GIVEN INSTRUCTION | Which lines in the records below contain the word "materials"? Copy each one out.

RECORDS |

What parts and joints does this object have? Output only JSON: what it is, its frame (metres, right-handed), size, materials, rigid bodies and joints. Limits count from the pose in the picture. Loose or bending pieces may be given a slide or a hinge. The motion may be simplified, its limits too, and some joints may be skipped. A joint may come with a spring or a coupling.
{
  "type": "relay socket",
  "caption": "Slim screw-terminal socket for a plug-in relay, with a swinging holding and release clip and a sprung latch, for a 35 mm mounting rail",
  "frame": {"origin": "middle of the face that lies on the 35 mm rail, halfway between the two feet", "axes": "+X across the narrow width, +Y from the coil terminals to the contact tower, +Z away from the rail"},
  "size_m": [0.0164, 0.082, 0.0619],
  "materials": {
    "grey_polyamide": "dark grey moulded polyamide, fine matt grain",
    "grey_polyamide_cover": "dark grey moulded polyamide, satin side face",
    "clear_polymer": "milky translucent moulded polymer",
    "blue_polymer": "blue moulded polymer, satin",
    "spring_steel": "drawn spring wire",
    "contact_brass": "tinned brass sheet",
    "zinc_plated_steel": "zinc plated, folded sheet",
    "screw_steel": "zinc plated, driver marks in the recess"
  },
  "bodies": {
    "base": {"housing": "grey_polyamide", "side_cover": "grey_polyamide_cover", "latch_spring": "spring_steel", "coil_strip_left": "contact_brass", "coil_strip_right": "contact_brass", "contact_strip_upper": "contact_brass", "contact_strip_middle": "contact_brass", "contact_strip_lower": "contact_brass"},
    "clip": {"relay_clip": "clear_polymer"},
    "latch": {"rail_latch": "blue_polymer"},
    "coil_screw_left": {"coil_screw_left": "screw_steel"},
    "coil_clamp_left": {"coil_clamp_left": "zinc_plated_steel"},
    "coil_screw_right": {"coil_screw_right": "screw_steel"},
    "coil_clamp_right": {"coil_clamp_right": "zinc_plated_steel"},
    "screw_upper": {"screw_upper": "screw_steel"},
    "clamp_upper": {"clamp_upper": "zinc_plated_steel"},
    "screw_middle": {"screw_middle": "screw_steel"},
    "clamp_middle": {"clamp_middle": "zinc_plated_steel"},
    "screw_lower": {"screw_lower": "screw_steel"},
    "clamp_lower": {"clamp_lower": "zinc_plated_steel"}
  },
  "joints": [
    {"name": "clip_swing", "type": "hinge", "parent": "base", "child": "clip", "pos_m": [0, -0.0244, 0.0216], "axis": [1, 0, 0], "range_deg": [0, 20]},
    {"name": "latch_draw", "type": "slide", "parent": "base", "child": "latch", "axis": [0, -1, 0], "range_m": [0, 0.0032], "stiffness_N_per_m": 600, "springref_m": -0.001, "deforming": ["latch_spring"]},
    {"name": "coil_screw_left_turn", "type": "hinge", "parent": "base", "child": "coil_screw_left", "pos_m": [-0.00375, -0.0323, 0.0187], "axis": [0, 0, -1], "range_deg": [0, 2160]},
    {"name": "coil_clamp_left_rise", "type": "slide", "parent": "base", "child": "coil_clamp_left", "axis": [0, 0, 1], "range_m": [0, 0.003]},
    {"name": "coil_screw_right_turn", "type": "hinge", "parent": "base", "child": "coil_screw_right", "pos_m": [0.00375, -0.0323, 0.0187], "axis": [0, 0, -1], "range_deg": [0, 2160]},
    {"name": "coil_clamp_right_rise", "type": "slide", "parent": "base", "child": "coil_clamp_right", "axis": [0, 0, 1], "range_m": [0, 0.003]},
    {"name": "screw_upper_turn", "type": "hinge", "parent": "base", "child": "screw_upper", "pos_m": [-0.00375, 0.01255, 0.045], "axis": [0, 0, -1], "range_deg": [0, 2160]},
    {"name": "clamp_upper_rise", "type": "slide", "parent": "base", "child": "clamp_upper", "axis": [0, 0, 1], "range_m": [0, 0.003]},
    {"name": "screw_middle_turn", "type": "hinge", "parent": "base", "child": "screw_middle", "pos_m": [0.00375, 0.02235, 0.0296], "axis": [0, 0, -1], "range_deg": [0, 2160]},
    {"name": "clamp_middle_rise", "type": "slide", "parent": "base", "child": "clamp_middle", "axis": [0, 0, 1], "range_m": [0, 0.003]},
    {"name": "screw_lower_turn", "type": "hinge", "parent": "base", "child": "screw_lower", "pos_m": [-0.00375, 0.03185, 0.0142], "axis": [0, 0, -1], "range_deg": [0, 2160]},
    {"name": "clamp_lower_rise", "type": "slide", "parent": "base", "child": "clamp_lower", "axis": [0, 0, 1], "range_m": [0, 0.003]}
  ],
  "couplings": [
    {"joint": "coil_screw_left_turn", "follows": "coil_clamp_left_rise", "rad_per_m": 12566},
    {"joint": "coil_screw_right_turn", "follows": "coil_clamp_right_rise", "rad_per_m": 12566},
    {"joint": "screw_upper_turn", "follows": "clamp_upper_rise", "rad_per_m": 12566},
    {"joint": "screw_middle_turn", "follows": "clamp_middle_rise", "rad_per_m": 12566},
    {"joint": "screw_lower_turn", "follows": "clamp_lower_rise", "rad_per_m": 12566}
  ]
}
--
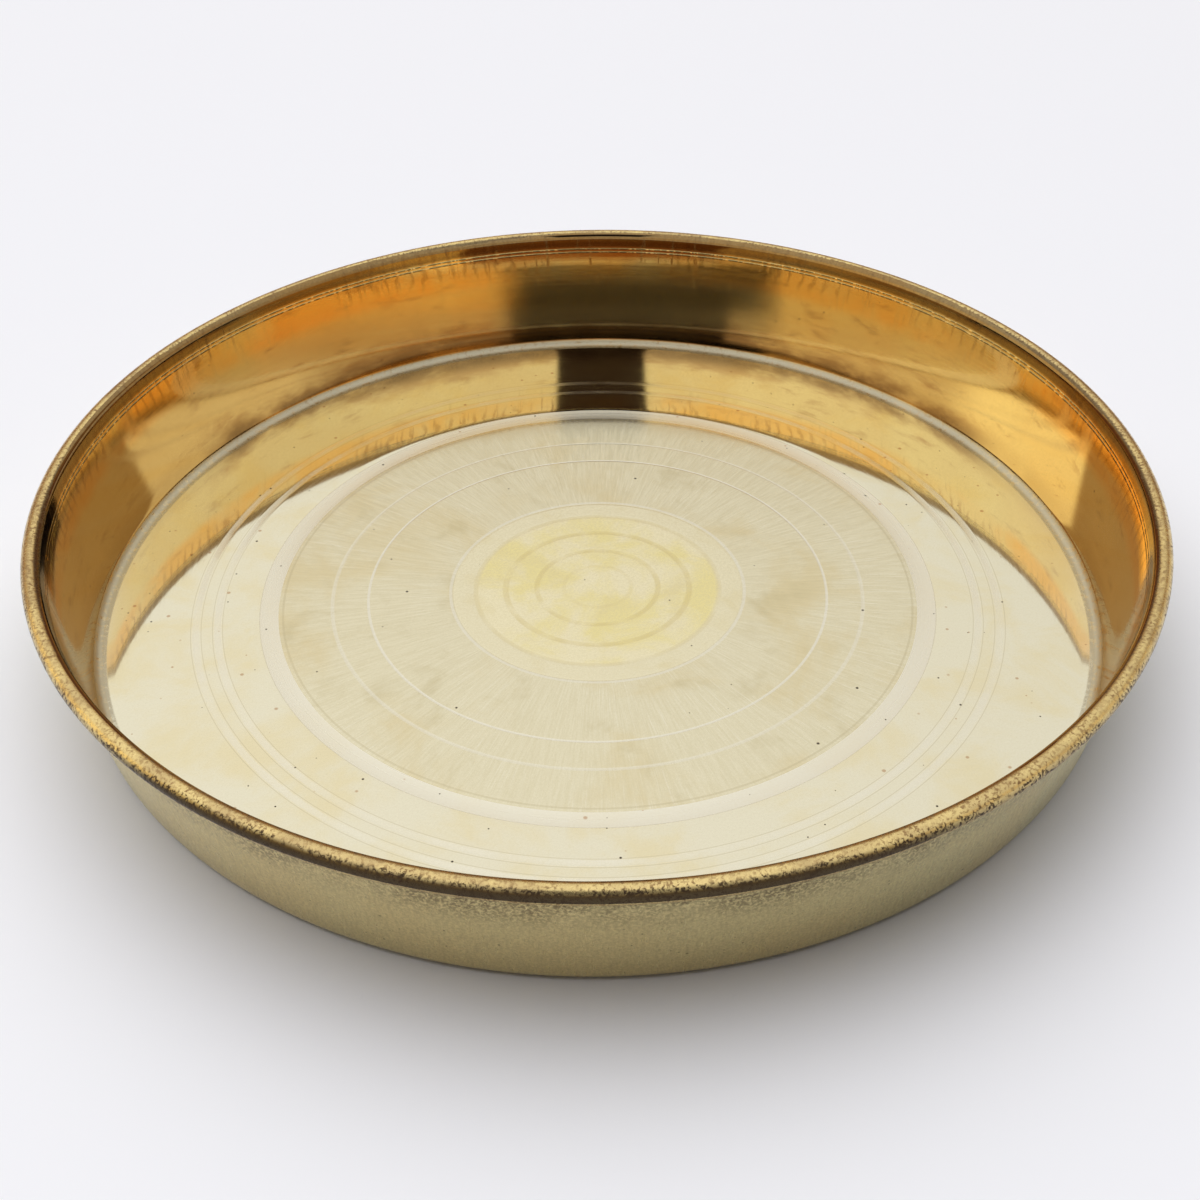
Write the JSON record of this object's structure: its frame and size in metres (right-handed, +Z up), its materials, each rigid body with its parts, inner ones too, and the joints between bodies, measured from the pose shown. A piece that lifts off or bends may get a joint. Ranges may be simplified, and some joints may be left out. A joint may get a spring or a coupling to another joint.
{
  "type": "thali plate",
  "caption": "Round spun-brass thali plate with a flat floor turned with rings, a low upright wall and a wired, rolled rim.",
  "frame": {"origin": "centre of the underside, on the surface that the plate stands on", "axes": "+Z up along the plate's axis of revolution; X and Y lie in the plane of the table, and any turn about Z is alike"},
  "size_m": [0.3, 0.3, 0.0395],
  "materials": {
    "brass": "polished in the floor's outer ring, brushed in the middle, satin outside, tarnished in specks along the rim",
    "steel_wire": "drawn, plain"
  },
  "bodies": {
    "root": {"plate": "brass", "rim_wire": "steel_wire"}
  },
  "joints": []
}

SOLUTION FOR THIS PROBLEM |
What parts and joints does this object have? Output only JSON: what it is, its frame (metres, right-handed), size, materials, rigid bodies and joints. Limits count from the pose in the picture. Loose or bending pieces may be given a slide or a hinge. The motion may be simplified, its limits too, and some joints may be skipped. A joint may come with a spring or a coupling.
  "materials": {
Write the JSON record of this object's structure: its frame and size in metres (right-handed, +Z up), its materials, each rigid body with its parts, inner ones too, and the joints between bodies, measured from the pose shown. A piece that lifts off or bends may get a joint. Ranges may be simplified, and some joints may be left out. A joint may get a spring or a coupling to another joint.
  "materials": {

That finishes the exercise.